Pengembangan Diri: Iterasi Menuju Versi Terbaik

Arena pengembangan diri adalah laboratorium pribadi kita untuk bereksperimen dengan 'meleset'. Resolusi tahun baru untuk berolahraga setiap hari yang hanya bertahan tiga minggu. Niat untuk belajar bahasa baru yang terhenti setelah beberapa pelajaran. Upaya untuk bermeditasi yang selalu diganggu oleh pikiran yang berkecamuk. Di sini, kita sering menjadi hakim yang paling kejam bagi diri kita sendiri.

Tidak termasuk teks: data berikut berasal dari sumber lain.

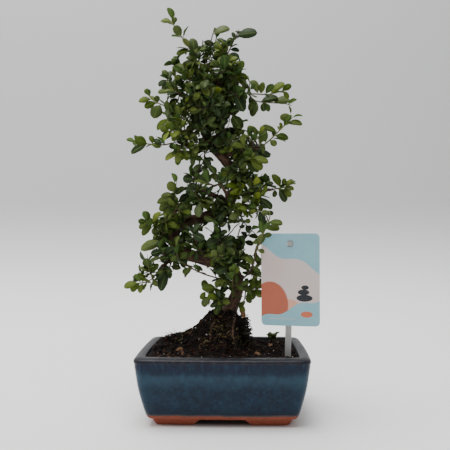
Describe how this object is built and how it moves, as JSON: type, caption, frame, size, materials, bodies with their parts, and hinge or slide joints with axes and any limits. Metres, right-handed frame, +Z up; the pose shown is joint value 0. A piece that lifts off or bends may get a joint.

Namun, jika kita memandangnya dari sudut pandang pertumbuhan, setiap 'meleset' adalah data berharga. Olahraga setiap hari mungkin terlalu ambisius; bagaimana jika dimulai dengan tiga kali seminggu? Belajar dari aplikasi mungkin tidak cocok; bagaimana jika mencoba bergabung dengan kelas percakapan? Meditasi yang terganggu bukanlah kegagalan meditasi; itu adalah meditasi itu sendiri—latihan untuk kembali fokus setiap kali pikiran kita berkelana. James Clear dalam bukunya "Atomic Habits" menekankan pentingnya untuk "tidak pernah melewatkan dua kali". Meleset sekali adalah kecelakaan. Meleset dua kali berturut-turut adalah awal dari kebiasaan baru yang buruk. Kerangka kerja ini memberi kita izin untuk tidak sempurna, sambil tetap menjaga kita di jalur pertumbuhan. Proses pengembangan diri bukanlah sprint menuju kesempurnaan, melainkan sebuah maraton iterasi yang tak berkesudahan.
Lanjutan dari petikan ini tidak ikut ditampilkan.